Gibbs Road Farm was a prime example. A small rectangular slice of ground sandwiched between a residential area and I-635, the two-acre property has about an acre and a quarter in actual growing space, Smith said. It’s a far cry from Jefferson’s 640 acres or Lincoln’s infamous 40-acres-and-a-mule, both now deemed unrealistic by today’s standards. And yet farmers like Smith, DeVan and others are finding success, against the odds. Gibbs Road Farm annually maintains sales of $100,000, according to Cultivate Kansas City, making it one of the area’s largest vegetable producers.
Because of its pioneering status, the nature of urban farming appealed to Smith.
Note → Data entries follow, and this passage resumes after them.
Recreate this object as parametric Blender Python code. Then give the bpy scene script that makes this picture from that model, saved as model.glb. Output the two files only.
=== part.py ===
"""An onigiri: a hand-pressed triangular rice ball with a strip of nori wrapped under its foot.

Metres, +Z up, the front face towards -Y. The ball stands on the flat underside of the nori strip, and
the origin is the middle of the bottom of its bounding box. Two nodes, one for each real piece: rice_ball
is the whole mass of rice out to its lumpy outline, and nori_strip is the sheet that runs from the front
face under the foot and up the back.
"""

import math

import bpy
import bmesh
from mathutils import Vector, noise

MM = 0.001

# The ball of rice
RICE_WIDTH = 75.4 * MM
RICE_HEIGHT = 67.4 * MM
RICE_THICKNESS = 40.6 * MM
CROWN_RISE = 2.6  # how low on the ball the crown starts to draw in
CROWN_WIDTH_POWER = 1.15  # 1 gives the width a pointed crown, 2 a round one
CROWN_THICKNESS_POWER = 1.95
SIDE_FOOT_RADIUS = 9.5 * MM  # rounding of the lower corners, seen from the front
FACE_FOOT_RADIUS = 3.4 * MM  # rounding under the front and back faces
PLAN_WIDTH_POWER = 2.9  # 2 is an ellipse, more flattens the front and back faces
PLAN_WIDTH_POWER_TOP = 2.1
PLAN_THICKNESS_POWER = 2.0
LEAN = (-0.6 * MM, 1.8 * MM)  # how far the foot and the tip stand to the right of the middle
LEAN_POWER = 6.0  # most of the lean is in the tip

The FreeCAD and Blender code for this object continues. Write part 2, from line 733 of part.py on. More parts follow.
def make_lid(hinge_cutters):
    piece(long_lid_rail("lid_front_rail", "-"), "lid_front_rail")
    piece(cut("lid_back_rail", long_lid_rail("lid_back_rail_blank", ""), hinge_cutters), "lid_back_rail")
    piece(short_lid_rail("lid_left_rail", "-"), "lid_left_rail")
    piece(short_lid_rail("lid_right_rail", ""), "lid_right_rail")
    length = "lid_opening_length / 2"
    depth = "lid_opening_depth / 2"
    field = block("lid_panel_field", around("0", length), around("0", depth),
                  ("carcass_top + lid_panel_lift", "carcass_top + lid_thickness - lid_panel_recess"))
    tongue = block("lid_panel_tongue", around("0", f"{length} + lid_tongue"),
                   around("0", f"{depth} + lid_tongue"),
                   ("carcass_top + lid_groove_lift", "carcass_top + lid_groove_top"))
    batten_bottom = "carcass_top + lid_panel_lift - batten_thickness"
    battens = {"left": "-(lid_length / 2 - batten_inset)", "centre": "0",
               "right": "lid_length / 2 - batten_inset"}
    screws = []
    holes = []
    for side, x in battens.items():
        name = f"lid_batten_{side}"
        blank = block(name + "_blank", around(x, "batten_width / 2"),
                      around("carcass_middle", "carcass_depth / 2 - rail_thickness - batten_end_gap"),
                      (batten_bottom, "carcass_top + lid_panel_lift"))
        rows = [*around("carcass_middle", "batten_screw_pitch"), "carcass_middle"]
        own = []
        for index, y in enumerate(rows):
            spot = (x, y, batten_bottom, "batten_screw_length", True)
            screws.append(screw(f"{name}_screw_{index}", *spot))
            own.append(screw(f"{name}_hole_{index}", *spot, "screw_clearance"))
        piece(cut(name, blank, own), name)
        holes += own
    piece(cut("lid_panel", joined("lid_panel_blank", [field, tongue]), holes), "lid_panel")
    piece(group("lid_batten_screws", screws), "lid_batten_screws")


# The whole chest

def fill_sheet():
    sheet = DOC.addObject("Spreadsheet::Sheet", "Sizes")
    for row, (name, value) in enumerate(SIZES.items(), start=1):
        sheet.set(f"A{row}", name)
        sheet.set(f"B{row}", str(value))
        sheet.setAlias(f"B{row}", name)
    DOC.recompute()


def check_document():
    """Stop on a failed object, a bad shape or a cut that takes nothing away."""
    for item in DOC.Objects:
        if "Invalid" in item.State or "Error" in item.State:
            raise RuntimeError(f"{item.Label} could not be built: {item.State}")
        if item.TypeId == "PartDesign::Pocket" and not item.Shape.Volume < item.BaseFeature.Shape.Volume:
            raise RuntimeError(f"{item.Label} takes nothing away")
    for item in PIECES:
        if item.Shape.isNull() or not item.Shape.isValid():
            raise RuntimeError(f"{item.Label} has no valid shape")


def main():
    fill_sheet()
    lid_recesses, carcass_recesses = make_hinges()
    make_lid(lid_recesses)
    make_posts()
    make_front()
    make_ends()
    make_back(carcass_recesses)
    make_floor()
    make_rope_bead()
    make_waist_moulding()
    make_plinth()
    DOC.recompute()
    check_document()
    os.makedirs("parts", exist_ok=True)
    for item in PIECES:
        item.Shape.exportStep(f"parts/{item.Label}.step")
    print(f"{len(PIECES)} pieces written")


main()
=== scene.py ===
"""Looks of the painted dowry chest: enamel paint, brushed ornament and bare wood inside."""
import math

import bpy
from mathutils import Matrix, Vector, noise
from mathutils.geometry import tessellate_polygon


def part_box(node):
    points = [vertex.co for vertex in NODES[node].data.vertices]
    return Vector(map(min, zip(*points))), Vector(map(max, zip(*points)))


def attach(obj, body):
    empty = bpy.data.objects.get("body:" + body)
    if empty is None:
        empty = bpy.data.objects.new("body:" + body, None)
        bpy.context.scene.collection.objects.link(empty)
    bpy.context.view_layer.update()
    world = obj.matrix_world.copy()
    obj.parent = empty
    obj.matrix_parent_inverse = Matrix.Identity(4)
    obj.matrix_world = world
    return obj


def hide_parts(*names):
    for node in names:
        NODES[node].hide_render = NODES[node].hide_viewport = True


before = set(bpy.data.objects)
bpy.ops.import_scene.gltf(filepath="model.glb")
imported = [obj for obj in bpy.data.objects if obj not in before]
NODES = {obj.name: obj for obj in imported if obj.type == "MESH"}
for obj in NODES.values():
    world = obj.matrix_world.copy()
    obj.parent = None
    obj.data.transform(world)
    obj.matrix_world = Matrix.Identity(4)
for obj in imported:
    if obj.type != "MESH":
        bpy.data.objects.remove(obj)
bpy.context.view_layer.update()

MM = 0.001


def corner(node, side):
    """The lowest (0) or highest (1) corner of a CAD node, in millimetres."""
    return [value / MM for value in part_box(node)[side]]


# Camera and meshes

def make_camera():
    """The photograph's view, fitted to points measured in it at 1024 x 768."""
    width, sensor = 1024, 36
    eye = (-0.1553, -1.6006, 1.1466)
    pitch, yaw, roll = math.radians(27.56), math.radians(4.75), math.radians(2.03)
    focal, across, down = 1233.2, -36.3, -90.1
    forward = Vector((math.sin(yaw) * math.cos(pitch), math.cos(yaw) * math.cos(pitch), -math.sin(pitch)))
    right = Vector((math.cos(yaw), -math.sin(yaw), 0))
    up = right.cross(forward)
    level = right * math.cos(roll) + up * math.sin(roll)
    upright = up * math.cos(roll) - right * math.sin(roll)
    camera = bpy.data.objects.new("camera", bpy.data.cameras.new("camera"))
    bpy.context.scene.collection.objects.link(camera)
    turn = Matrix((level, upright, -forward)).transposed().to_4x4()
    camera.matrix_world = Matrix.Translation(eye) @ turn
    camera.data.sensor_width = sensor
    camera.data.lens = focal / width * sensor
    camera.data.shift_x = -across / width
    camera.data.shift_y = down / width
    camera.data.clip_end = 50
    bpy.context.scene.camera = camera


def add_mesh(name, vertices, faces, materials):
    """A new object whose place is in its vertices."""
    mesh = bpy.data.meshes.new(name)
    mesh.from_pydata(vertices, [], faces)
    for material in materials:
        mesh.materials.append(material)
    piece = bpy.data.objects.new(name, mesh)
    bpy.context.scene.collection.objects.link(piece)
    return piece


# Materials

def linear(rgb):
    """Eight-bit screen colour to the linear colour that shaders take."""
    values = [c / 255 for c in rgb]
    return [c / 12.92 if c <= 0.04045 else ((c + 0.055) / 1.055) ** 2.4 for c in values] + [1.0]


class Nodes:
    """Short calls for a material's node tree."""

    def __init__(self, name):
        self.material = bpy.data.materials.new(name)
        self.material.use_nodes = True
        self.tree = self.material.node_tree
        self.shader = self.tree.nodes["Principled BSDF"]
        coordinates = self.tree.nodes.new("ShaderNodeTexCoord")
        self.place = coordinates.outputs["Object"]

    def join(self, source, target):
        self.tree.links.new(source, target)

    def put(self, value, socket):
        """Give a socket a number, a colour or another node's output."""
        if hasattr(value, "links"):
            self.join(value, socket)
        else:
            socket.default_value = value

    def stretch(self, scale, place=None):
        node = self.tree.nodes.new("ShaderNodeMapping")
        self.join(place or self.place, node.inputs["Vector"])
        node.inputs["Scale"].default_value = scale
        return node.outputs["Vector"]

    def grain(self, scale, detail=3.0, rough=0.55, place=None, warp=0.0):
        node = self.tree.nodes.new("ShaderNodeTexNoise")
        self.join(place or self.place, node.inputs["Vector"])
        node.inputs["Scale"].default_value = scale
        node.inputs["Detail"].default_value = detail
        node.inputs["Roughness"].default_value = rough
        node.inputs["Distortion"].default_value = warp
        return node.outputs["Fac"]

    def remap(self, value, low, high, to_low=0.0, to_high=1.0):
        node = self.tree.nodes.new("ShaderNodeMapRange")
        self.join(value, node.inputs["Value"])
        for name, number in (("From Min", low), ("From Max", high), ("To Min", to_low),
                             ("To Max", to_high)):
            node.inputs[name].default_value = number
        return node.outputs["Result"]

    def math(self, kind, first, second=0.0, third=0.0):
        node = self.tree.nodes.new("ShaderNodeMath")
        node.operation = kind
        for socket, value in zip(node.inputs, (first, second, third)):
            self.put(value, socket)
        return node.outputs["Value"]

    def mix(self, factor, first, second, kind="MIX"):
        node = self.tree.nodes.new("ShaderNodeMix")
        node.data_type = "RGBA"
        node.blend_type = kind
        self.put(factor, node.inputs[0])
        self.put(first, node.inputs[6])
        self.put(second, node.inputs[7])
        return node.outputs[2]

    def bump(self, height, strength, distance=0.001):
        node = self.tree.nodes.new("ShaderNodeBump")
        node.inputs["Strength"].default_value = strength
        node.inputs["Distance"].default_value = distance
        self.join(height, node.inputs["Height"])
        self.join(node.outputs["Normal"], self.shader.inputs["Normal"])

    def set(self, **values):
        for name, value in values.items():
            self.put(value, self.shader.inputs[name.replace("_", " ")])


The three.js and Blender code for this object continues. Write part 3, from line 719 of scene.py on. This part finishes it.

“I chose urban farming because I believe it’s one of those frontiers of agriculture that’s as unexplored as some of the other areas that we encounter,” he said.
The farm is certified organic and operates under Cultivate Kansas City, a larger umbrella organization established in 2005 with the goal of promoting urban agriculture. Since its inception, the organization has grown to seven full-time employees, numerous part-time staff and a budget of over $700,000. It’s also become active in local and state policy development, working with the city’s urban planning department and the city council to draft legislation supporting urban food production and food access.
The farm includes hoop houses, beehives and a 6,000-square-foot greenhouse partially rented to graduates of its Juniper Gardens Training Farm, a developmental program offering up to five years of hands-on training for beginning farmers or resettled refugees.
The young women harvesting tomatoes were apprentices of Growing Growers, a program Cultivate KC helped to establish which provides education to new and experienced growers through a farm apprenticeship program and an annual workshop series, Smith said.
“Each of them have their own agricultural idea, whether farming in their backyard or on nearby property that they’re developing into an economical support system, or simply to grow their own food and make themselves more sustainable,” he said. “The program here works with each of them to develop business plans and their models, to help them make connections with markets.”